Problem to solve> Give back exactly the lines running from the line that holds "body = body_shell()" through the line that holds "bpy.context.scene.collection.objects.link(empty)", ends included, and no other lines.

-- Start --

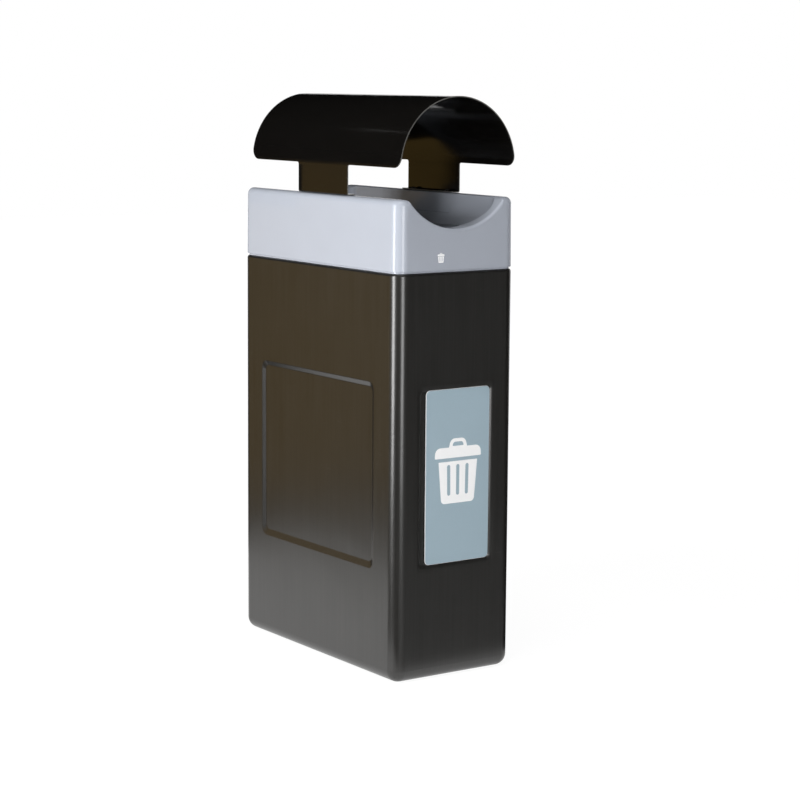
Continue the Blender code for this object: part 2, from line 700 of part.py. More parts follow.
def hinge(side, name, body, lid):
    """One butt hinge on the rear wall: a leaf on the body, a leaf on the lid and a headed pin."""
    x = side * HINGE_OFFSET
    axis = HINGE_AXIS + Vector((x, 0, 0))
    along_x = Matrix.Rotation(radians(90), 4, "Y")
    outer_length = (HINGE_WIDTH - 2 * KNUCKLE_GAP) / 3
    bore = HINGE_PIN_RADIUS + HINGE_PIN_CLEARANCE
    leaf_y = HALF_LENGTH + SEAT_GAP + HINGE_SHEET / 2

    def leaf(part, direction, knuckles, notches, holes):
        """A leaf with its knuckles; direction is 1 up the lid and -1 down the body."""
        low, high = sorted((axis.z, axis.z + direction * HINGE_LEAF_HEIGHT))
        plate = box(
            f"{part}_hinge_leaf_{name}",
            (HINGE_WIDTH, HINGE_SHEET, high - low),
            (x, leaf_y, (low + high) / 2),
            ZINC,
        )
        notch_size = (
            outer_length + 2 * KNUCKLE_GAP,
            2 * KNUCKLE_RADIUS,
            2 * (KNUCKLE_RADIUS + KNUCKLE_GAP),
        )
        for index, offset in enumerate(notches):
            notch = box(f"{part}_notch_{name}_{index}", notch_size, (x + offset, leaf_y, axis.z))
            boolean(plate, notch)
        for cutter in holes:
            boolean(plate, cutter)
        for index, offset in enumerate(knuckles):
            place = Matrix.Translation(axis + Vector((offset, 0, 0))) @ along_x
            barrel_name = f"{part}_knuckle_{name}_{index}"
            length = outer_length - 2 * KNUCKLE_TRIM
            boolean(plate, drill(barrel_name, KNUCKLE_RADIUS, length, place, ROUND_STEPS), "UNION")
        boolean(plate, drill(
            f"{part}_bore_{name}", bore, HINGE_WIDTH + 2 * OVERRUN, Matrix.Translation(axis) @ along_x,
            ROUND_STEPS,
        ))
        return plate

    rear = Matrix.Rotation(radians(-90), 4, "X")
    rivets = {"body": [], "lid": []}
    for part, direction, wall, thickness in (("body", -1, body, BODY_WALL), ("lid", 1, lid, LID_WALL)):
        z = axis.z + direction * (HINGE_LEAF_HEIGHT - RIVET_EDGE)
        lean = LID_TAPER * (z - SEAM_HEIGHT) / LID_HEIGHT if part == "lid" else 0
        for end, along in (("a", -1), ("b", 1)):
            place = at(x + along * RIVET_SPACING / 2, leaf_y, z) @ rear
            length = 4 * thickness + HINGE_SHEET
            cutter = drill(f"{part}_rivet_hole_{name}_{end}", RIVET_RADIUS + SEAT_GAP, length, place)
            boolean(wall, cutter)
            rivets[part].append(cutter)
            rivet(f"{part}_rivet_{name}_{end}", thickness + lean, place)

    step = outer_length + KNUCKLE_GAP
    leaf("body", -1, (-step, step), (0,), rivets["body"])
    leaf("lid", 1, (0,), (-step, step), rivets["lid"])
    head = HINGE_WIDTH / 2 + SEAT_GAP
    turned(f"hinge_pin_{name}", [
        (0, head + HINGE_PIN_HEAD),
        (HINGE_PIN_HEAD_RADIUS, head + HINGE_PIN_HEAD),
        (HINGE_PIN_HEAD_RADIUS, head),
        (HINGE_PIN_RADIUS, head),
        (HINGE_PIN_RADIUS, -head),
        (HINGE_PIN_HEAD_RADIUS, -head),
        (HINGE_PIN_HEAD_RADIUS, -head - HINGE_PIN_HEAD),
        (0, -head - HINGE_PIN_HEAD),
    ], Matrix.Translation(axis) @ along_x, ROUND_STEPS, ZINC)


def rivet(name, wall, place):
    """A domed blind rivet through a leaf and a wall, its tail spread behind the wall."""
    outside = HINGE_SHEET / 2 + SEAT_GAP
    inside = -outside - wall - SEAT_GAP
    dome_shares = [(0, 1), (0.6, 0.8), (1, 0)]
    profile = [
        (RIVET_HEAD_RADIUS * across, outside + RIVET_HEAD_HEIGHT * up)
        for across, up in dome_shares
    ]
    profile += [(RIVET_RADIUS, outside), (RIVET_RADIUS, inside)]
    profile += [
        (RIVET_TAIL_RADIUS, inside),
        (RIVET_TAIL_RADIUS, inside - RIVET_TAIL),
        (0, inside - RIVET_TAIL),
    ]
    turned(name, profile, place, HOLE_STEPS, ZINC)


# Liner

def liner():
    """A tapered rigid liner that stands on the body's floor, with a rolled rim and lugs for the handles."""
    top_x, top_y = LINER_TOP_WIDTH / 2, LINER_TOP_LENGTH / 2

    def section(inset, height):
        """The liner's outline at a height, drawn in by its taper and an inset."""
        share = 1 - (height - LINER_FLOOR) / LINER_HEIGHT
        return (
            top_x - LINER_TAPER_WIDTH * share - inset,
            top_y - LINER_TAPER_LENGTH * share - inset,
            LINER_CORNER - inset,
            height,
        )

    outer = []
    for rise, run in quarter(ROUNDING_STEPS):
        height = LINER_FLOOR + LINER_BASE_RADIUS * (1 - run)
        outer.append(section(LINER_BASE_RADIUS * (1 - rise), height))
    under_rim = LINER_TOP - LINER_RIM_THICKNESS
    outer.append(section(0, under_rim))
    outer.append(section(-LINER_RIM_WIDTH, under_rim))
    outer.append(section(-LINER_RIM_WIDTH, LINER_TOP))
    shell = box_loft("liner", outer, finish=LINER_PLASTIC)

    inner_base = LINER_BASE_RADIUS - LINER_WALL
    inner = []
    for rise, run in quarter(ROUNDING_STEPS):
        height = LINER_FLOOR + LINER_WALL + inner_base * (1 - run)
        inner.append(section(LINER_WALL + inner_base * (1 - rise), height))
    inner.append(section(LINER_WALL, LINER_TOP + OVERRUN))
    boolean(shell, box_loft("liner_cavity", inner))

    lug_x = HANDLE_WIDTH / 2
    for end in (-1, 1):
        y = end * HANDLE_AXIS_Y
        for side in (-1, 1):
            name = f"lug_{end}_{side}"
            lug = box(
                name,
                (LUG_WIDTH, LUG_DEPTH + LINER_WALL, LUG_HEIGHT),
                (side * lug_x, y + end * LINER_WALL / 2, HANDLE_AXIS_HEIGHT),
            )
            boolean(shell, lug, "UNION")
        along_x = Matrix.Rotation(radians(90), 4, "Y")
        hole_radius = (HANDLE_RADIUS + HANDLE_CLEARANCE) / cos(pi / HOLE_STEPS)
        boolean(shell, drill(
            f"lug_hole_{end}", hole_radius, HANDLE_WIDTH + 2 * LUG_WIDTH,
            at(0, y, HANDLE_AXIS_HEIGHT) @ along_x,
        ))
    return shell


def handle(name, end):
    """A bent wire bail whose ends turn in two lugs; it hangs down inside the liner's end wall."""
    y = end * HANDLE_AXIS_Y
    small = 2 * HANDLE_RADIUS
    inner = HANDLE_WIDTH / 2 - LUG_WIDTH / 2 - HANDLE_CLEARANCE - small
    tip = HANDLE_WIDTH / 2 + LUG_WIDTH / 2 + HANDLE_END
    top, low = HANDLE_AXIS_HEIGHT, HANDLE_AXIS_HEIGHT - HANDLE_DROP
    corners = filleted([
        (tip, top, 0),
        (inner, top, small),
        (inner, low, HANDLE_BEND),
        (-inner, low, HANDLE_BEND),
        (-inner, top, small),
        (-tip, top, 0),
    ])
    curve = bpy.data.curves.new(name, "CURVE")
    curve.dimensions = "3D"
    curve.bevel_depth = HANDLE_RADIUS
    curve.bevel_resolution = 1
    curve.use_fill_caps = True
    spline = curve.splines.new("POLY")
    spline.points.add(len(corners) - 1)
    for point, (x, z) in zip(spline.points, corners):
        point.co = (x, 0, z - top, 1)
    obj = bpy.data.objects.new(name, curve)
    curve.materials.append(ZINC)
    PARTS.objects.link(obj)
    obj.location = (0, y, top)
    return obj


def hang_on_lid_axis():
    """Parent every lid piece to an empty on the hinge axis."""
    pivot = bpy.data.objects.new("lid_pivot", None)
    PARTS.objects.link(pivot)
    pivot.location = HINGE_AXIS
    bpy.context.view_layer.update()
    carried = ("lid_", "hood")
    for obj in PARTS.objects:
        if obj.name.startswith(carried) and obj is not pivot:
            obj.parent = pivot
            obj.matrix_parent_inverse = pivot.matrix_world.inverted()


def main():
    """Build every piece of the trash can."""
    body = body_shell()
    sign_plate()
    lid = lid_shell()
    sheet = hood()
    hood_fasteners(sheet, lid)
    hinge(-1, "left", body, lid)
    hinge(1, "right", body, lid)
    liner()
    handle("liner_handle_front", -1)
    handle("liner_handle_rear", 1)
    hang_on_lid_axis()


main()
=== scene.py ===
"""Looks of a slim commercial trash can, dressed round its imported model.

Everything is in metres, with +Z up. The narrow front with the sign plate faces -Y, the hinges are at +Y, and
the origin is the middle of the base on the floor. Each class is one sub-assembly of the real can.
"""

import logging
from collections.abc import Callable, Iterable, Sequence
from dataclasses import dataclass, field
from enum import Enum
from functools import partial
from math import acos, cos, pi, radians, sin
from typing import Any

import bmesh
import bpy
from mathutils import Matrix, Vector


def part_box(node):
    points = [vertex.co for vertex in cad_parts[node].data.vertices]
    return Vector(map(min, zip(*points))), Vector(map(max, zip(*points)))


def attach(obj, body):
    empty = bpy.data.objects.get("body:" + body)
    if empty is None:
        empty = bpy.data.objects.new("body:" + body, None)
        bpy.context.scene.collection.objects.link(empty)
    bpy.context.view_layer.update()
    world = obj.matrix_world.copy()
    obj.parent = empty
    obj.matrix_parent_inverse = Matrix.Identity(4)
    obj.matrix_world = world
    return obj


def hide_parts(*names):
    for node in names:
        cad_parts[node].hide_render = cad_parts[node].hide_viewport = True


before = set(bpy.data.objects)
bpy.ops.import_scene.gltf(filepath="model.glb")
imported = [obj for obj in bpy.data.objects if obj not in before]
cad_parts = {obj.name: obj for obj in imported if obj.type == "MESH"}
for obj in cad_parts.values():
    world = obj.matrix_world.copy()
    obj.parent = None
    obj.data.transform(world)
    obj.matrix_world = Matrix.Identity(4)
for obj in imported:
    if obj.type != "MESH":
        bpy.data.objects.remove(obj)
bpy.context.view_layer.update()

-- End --

Exercise response>
    body = body_shell()
    sign_plate()
    lid = lid_shell()
    sheet = hood()
    hood_fasteners(sheet, lid)
    hinge(-1, "left", body, lid)
    hinge(1, "right", body, lid)
    liner()
    handle("liner_handle_front", -1)
    handle("liner_handle_rear", 1)
    hang_on_lid_axis()


main()
=== scene.py ===
"""Looks of a slim commercial trash can, dressed round its imported model.

Everything is in metres, with +Z up. The narrow front with the sign plate faces -Y, the hinges are at +Y, and
the origin is the middle of the base on the floor. Each class is one sub-assembly of the real can.
"""

import logging
from collections.abc import Callable, Iterable, Sequence
from dataclasses import dataclass, field
from enum import Enum
from functools import partial
from math import acos, cos, pi, radians, sin
from typing import Any

import bmesh
import bpy
from mathutils import Matrix, Vector


def part_box(node):
    points = [vertex.co for vertex in cad_parts[node].data.vertices]
    return Vector(map(min, zip(*points))), Vector(map(max, zip(*points)))


def attach(obj, body):
    empty = bpy.data.objects.get("body:" + body)
    if empty is None:
        empty = bpy.data.objects.new("body:" + body, None)
        bpy.context.scene.collection.objects.link(empty)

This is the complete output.